More about HKUST
DBSCAN Revisited: Mis-Claim, Un-Fixability, and Approximation
Speaker: Professor Yufei TAO Department of Computer Science and Engineering Chinese University of Hong Kong Title: "DBSCAN Revisited: Mis-Claim, Un-Fixability, and Approximation" Date: Monday, 2 November 2015 Time: 4:00pm - 5:00pm Venue: Lecture Theater F (near lifts 25/26), HKUST Abstract: DBSCAN is a popular method for clustering multi-dimensional objects. Just as notable as the method's vast success is the research community's quest for its efficient computation. The original KDD'96 paper claimed an algorithm with O(n log n) running time, where n is the number of objects. Unfortunately, this is a mis-claim; and that algorithm actually requires O(n^2) time. There has been a fix in 2D space, where a genuine O(n log n)-time algorithm has been found. Looking for a fix for dimensionality d >= 3 is currently an important open problem.
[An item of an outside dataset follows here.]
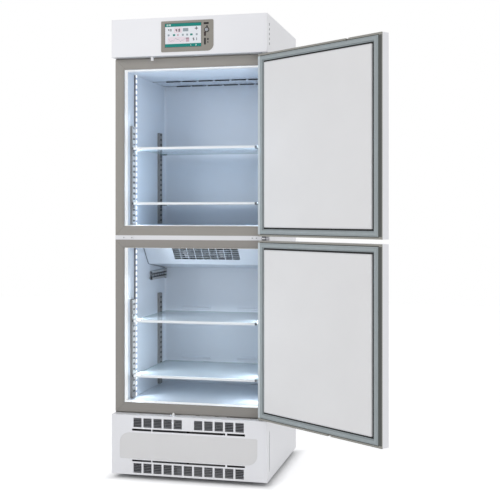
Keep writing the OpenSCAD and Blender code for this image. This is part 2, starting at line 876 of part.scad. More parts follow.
// Rib pressed forward out of the rear wall, with sloping flanks and ends
module wall_rib(x0, x1, z) {
    rib_h = 14;
    rib_out = 5;
    side_plate(x0, x1) polygon([[y_wall, z - rib_h / 2], [y_wall, z + rib_h / 2],
        [y_wall - rib_out, z + rib_h / 2 - 3], [y_wall - rib_out, z - rib_h / 2 + 3]]);
}

module liner_upper() {
    color(inner_white) {
        difference() {
            liner(z_up_bot, z_up_top);
            plenum(z_up_top - wall_step - 1, z_up_top + liner_t + 1);
        }
    }
}

module liner_lower() {
    color(inner_white) {
        liner(z_lo_bot, z_lo_top);
        for (z = [z_lo_bot + 124, z_lo_bot + rail_h - 73]) {
            wall_rib(-212, -66, z);
            wall_rib(66, 212, z);
        }
    }
}

// Front frame: mitred ring with a stepped inner edge
module front_frame(z0, z1, bottom, top) {
    step_w = 6;
    step_d = 1.5;
    front_plate(y_frame, y_frame + step_d)
        ring(-xs, xs, z0, z1, stile_w - step_w, bottom - step_w, top - step_w);
    front_plate(y_frame + step_d, y_foam) ring(-xs, xs, z0, z1, stile_w, bottom, top);
}

// Lip at the back of a frame that covers the foam beside it
module frame_lip(z0, z1) {
    block(-xs, xs, y_foam - lip_t, y_foam, z0, z1);
}

module frame_upper() {
    color(taupe) {
        front_frame(z_mull_up, z_fr_top, mull_rail_up, top_rail_h);
        frame_lip(z_fr_top - eps, z_head);
    }
}

module frame_lower() {
    color(taupe) {
        front_frame(z_fr_bot, z_mull_lo, sill_rail_h, mull_rail_lo);
        frame_lip(z_base, z_fr_bot + eps);
    }
}

module mullion_strip() {
    color(white) block(-xs, xs, y_frame, y_foam, z_mull_lo, z_mull_up);
}

bracket_t = 2;
bracket_in = 2;

// Blanking plate over the unused hinge position
module mullion_cover() {
    color(white) difference() {
        front_plate(y_frame - bracket_t, y_frame)
            rect4(-xs, -xs + 83, z_mull_lo + bracket_in, z_mull_up - bracket_in, 1, 3, 1, 3);
        for (x = [-xs + 39, -xs + 76]) spindle(x, z_mid, 2, y_frame - bracket_t - 1, y_frame - 0.8);
    }
}

// Hinges

// Flat leaf with a round nose about the pin
module hinge_leaf(z0, z1, y1) {
    post(pin_x, pin_back, 13, z0, z1);
    block(pin_x - 13, pin_x + 13, pin_back, y1, z0, z1);
}

module hinge_top() {
    t = 4;
    color(steel) {
        hinge_leaf(z_head - t, z_head, y_frame);
        post(pin_x, pin_back, washer_d / 2, z_up_door_top + seat_gap, z_head - t);
        post(pin_x, pin_back, pin_d / 2, z_up_door_top - pin_depth, z_head);
        block(pin_x - 60, pin_x - 13 + eps, pin_back + 6, y_frame, z_head - t, z_head);
    }
}

module hinge_mid() {
    t = 6;
    color(white) {
        hinge_leaf(z_mid - t / 2, z_mid + t / 2, y_frame);
        front_plate(y_frame - bracket_t, y_frame) difference() {
            rect4(xs - 84, xs, z_mull_lo + bracket_in, z_mull_up - bracket_in, 3, 1, 3, 1);
            for (x = [xs - 74, xs - 56]) translate([x, z_mid]) circle(r = 2.2);
        }
        post(pin_x, pin_back, washer_d / 2, z_lo_door_top + seat_gap, z_up_door_bot - seat_gap);
        post(pin_x, pin_back, pin_d / 2, z_lo_door_top - pin_depth, z_up_door_bot + pin_depth);
    }
}

module hinge_bottom() {
    t = door_gap_low - 1;
    color(steel) {
        hinge_leaf(z_base, z_base + t, y_frame);
        post(pin_x, pin_back, washer_d / 2, z_base, z_lo_door_bot - seat_gap);
        post(pin_x, pin_back, pin_d / 2, z_base, z_lo_door_bot + pin_depth);
        block(pin_x - 60, pin_x - 13 + eps, pin_back + 6, y_frame, z_base, z_base + t);
    }
}

// Cold spaces

// Air vent pressed down out of the ceiling sheet: a closed wedge that opens towards the doors
module vent_hood(x, y, z) {
    side_plate(x, x + hood_len)
        polygon([[y, z + hood_t], [y, z - hood_h], [y + hood_d, z], [y + hood_d, z + hood_t]]);
}

module vent_mouth(x, y, z) {
    slope = hood_h / hood_d;
    side_plate(x + hood_t, x + hood_len - hood_t)
        polygon([[y - 1, z + ceil_t + 1], [y - 1, z - hood_h + hood_t - slope],
            [y + hood_d, z + hood_t], [y + hood_d, z + ceil_t + 1]]);
}

// False ceiling of the upper space with two rows of air vents, hung from its turned-up edges
module ceiling_panel() {
    z0 = z_up_top - wall_step - ceil_drop;
    x1 = x_wall - 1;
    y0 = y_collar + 6;
    y1 = y_wall - 1;
    vents = 6;
    vent_gap = 13;
    row = vents * hood_len + (vents - 1) * vent_gap;
    spots = [for (i = [0 : vents - 1], y = [y_wall - 187, y1 - 24])
        [-row / 2 + i * (hood_len + vent_gap), y]];
    color(inner_white) difference() {
        union() {
            block(-x1, x1, y0, y1 - cove_r, z0, z0 + ceil_t);
            block(-x1 + cove_r, x1 - cove_r, y1 - cove_r - eps, y1, z0, z0 + ceil_t);
            block(-x1, x1, y0, y0 + ceil_t, z0, z0 + ceil_drop);
            for (s = [-1, 1])
                block(s * x1 - (s > 0 ? ceil_t : 0), s * x1 + (s > 0 ? 0 : ceil_t),
                    y0, y1 - cove_r, z0, z0 + ceil_drop);
            for (spot = spots) vent_hood(spot[0], spot[1], z0);
        }
        for (spot = spots) vent_mouth(spot[0], spot[1], z0);
    }
}

// Angle below the horizontal of the housing's underside
hous_low = atan2(hous_fall, y_wall - hous_y - hous_back);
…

In this talk, we will show that for d >=3, the DBSCAN problem requires Omega(n^{4/3}) time to solve, unless very significant breakthroughs -- ones widely believed to be impossible -- could be made in theoretical computer science. This (i) explains why the community's search for fixing the aforementioned mis-claim has been futile for d >= 3, and (ii) indicates (sadly) that all DBSCAN algorithms must be intolerably slow even on moderately large n in practice. We will also show that the running time can be dramatically brought down to O(n) in expectation regardless of the dimensionality d, as soon as slight inaccuracy in the clustering results is permitted. ********************** Biography: Yufei TAO is a full professor in the Department of Computer Science and Engineering, Chinese University of Hong Kong. He served as an associate editor of ACM Transactions on Database Systems (TODS) from 2008 to 2015, and of IEEE Transactions on Knowledge and Data Engineering (TKDE) from 2012 to 2014. He served as a PC co-chair of International Conference on Data Engineering (ICDE) 2014, and of International Symposium on Spatial and Temporal Databases (SSTD) 2011. He received the best paper award at SIGMOD 2013 and also at SIGMOD 2015. He also received a Hong Kong Young Scientist Award in 2002.